Q: Your Doctorate thesis was entitled “the melodic characteristics of the Sufi music in the Sudan.” What is the influence of those characteristics on the modern song?
A: At first melodists did not pay attention to the Sufi musical heritage for the belief that it was not in coping with modern music, though they were opened towards the songs of the early and mid-20th century songs, what is known as the hageeba singing. They failed to recognize that those songs were influenced by the Sufi songs. Now the Sufi melodies have become the basis of modern melodies.
 
Q: This would lead us to the relation between heritage and modernity. How would you see that?
A: The radio songs school did not crystallize in one philosophy. Luckily, every artist presented a different experiment, though from a single source. That was a dysfunction, because that source was exhausted. After the departure of Mohamed Wardi the generations have to look for new sources. No doubt linking the heritage with modernity is of paramount importance because it gives real originality to modernity and renews the blood of the song and the heritage at the same time as did Abdelgadir Salim and his fellows from Kordofan region and as did Mohamed Wardi when he employed most of the Sudanese rhythms. That was the secret of Wardi’s creativity.
 
Q: How would you envisage the future of the Sudanese song?
A: If we don’t carefully examine the present, it would not be possible to materialize modernity. We are now at the time of international and open cultures. No one can present a new form if he is not aware about the instruments of these cultures. We are required to give up the obsolete molds and look for new molds stored in the diverse heritage of the Sudan. Those are the molds neglected by others and I am trying to present them in my coming experiment: The Narrative Song.
 
Q: What is the narrative song?
A: The narrative song is an idea with poetic dimensions and a single content that depends on narration. Narration as an idiom is not the monopoly of writing. It is also present in melody. Accordingly, the melodist has to be a narrator with tunes in order for the song to be balanced. This is the time of the narrative song!

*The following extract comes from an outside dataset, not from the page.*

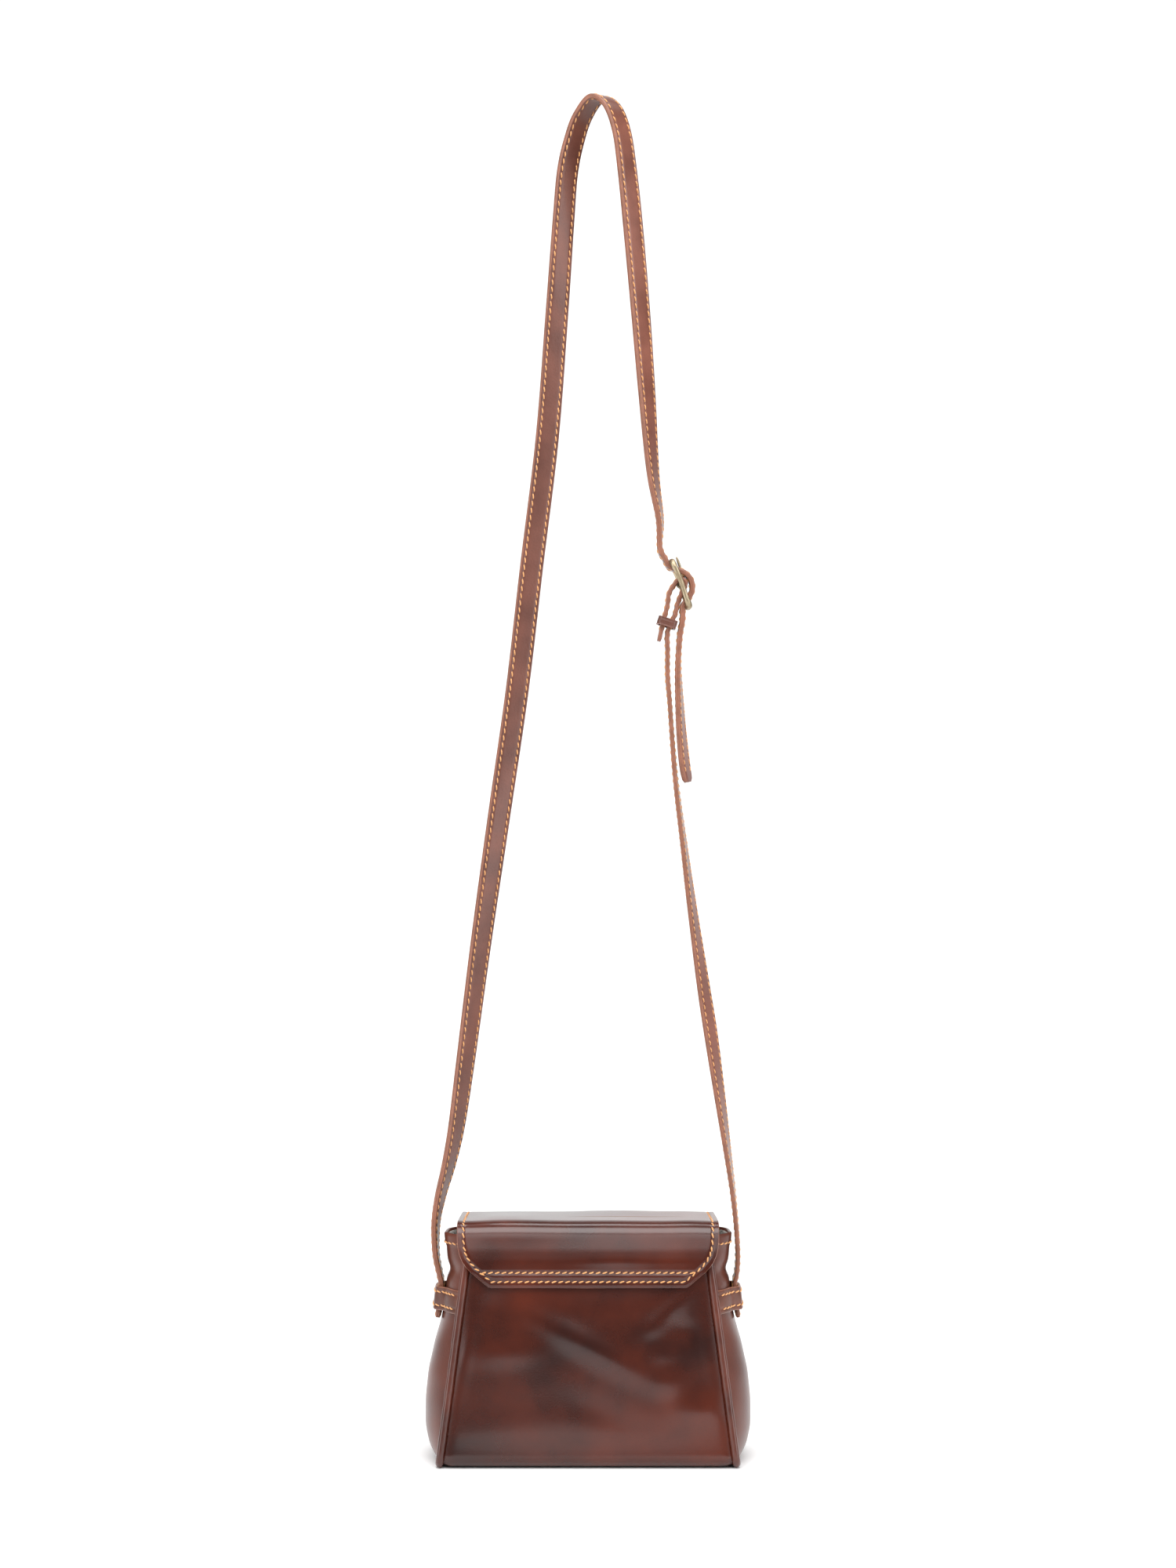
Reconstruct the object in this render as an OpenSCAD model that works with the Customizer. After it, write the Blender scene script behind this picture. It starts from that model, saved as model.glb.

The narrative song would do away with the musical preludes and unnecessary repetition. It will depend on the sound of singing as a carrier of the concept.
 
Q: You have presented an experiment of a song that does not exceed two minutes. Tell us about that experiment and your view about it?
A: I am proud to have created this form, which I called Mashae’l (lanterns). It is the most difficult type of musical composition. It is like a column in a newspaper. It conveys a complete idea in a few attractive words that serve their goal of presenting a single meaning. In this type I have presented 200 masha’el. The purpose of the (mashae’l) is to raise public awareness in all domains and values, like rationalizing electric consumption, care for the elders and children and other religious and patriotic values.
Q: I am asking about your project for the future?
A: I am thinking about a website I plan to register and whose mission is to write down the life history of every Sudanese singer up from the 19th century. I have reached information which I intend to include in this record. This project is an encyclopedia of the progress of Sudanese melody. The website will contain recordings that deliver to the coming generations the notion of pluralism and diversity and cultural cohesion. Europeans, for instance, had documented their ancient singing one thousand years back. We have not done that yet. I am also working diligently for my new return to the arts scene, with a new vision.